By choosing $$$k = \sqrt{n \log n} $$$ we get the aforementioned completixy.

  • »
    2 weeks ago, # ^ |
      Vote: I like it +15 Vote: I do not like it

    It can be done even easier, instead of treaps let's just store a sorted list of values. You can rebuild first and last block by merging two sorted lists, one with changed and the other with not changed values.

  • »
    2 weeks ago, # ^ |
    Rev. 2   Vote: I like it +1 Vote: I do not like it

    You do not need a treap, you can simply use ordered sets. For every block $$$B$$$, maintain an ordered set and also an integer variable $$$z$$$ (initially set to $$$0$$$).

    For update $$$[l, r, x]$$$:

    1. If $$$B$$$ lies completely within the range, add $$$-x$$$ to $$$z$$$.
    2. If $$$B$$$ partially lies within the range, rebuild the ordered set and set $$$z$$$ to $$$0$$$ again.

    For queries: Within an ordered set, if the element $$$e$$$ exists, it just means that $$$z + e$$$ is actually present.

2 weeks ago, # |
Rev. 2   Vote: I like it 0 Vote: I do not like it

SQRT-decomposition, divide array into consecutive blocks of $$$B$$$. For each block store whole block increment and sorted version of the block.

If update does not cut the block, just modify block increment. If update cuts the block it must be updated by naively changing affected elements, but instead of copying and sorting to update sorted version use merge on two parts of the block (increasing part of the block will break it in into two sorted parts). This will give $$$O(B + \frac{N}{B})$$$ per update.

To count elements in the whole block use upper_bound(x - block_increment), leftovers can be calculated naively.
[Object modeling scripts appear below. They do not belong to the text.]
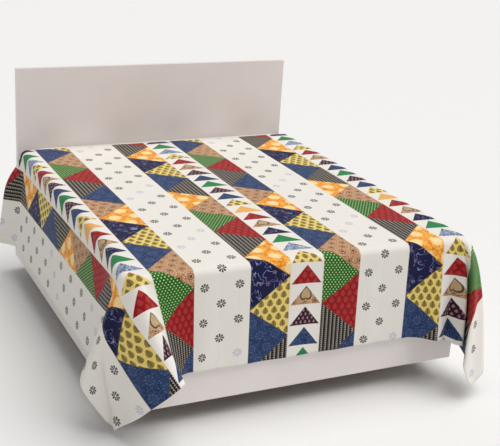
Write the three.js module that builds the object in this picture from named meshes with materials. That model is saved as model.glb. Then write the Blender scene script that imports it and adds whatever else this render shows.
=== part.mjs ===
// A patchwork bed sheet spread over a plain double bed.
//
// The sheet is one thin solid. It lies flat on the mattress, turns over the two long sides and
// the foot on a small radius, and hangs. At the two foot corners the spare cloth falls in folds.
// The bed below is plain: a mattress on a box base with four posts, and a flat headboard.
//
// Millimetres, +Z up, +Y toward the headboard, +X to the right as seen from the foot.
// Heights are above the floor. The origin is on the floor, under the middle of the whole.
import * as THREE from "three";

// ---- bed ----
const BED_WIDTH = 1636; // across the hanging cloth, side to side
const CLOTH_TOP = 700; // floor to the middle of the cloth's thickness on the bed
const MATTRESS_LENGTH = 1856;
const MATTRESS_HEIGHT = 260;
const MATTRESS_EDGE = 34; // rounding of the top and bottom edges
const MATTRESS_CORNER = 110; // rounding seen from above
const CLOTH_CLEARANCE = 3; // between the hanging cloth and the mattress
const SEAT_GAP = 0.3; // between pieces that rest on each other
const BASE_WIDTH = 1608;
const BASE_SETBACK = 20; // base front behind the hanging cloth
const BASE_UNDERSIDE = 94; // floor to the bottom edge of the base
const BOARD = 22; // thickness of the base boards
const DECK = 18;
const POST = 70; // square of the four posts under the deck
const POST_SETBACK = 300; // posts stand this far inside the base's outline
const BEAM_WIDTH = 60;
const BEAM_HEIGHT = 120;
const HEADBOARD_WIDTH = 1570;
const HEADBOARD_TOP = 1130; // floor to its top edge
const HEADBOARD_THICK = 30;

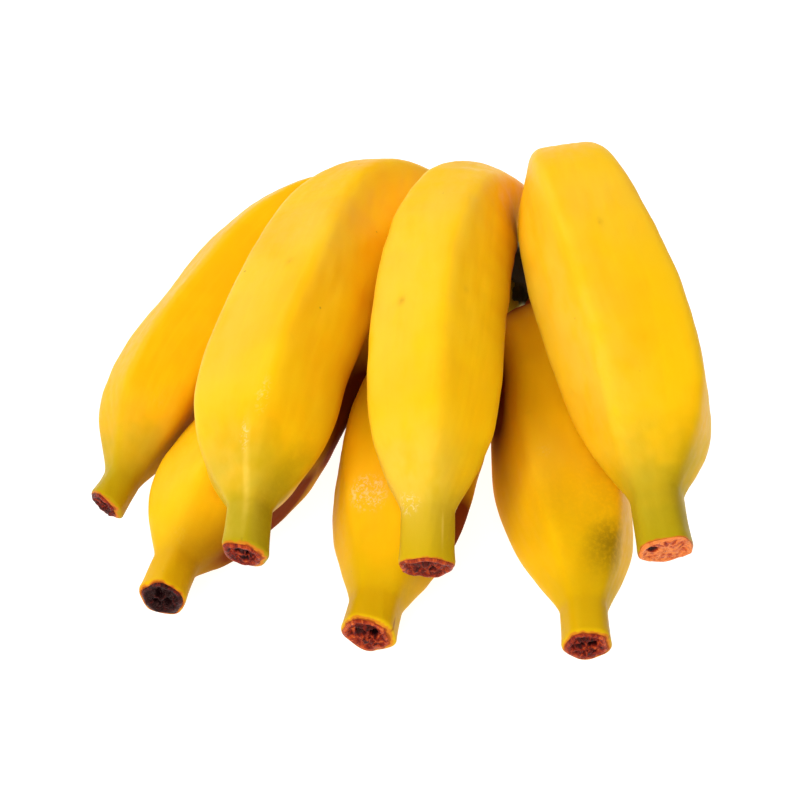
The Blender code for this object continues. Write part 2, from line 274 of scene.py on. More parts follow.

This will give $$$O(B + \frac{N}{B} \log B)$$$ per count.

With $$$B = \sqrt{N \log B}$$$ we can get $$$O(\sqrt{N \log B})$$$ per any query.

Also naive solution to this problem is very cache-friendly and vectorization-friendly. I think you can get $$$O(N / w)$$$ per query without much effort and that will be very practical solution for small $$$N$$$.

2 weeks ago, # |
Rev. 3   Vote: I like it +16 Vote: I do not like it


2 weeks ago, # |
  Vote: I like it +75 Vote: I do not like it

An $$$O(q \sqrt{n \log n})$$$ solution is straightforward: suppose we divide the sequence into blocks of size $$$B$$$; for each block, we maintain (1) an addition tag and (2) the relative order of the elements inside this block. Then, we can achieve time complexity $$$O(B + \frac{n}{B})$$$ per update (by using merge instead of sort) and $$$O(B + \frac{n \log n}{B}$$$ per query.

To remove the $$$\log$$$ factor, notice that the only bottleneck in the algorithm above is to perform binary search simultaneously on each of the $$$\frac{n}{B}$$$ blocks. This can be solved (online) using a variation of the fractional cascading technique.

Consider a "segment tree" with $$$O(\frac{n}{B})$$$ leaves, where each leaf represents a block of the sequence. On each leaf we store the sorted sequence, and on each internal node we store the sequence we get by merging $$$\frac{1}{3}$$$ of the elements from its left child and $$$\frac{1}{3}$$$ of the elements from its right child (as well as a subtree addition tag). This enables $$$O(\frac{n}{B} + \log n)$$$ query complexity in the same way as standard fractional cascading, while also allowing $$$O\left(\sum_{i=0}^{O(\log n)} \left(\frac{2}{3}\right)^i B \right) = O(B)$$$ update time.

Details can be found in IOI 2020 中国国家集训队论文集 (starting from page 4; Chinese version accessible at though I don't know any English translation of this). As indicated in this reference, in the offline setting we can also replace binary search by a huge radix sort for each block.

Note that I have never implemented this solution and I'm skeptical about its performance at $$$n = q = 10^5$$$ (it doesn't seem Cache-friendly, does it?).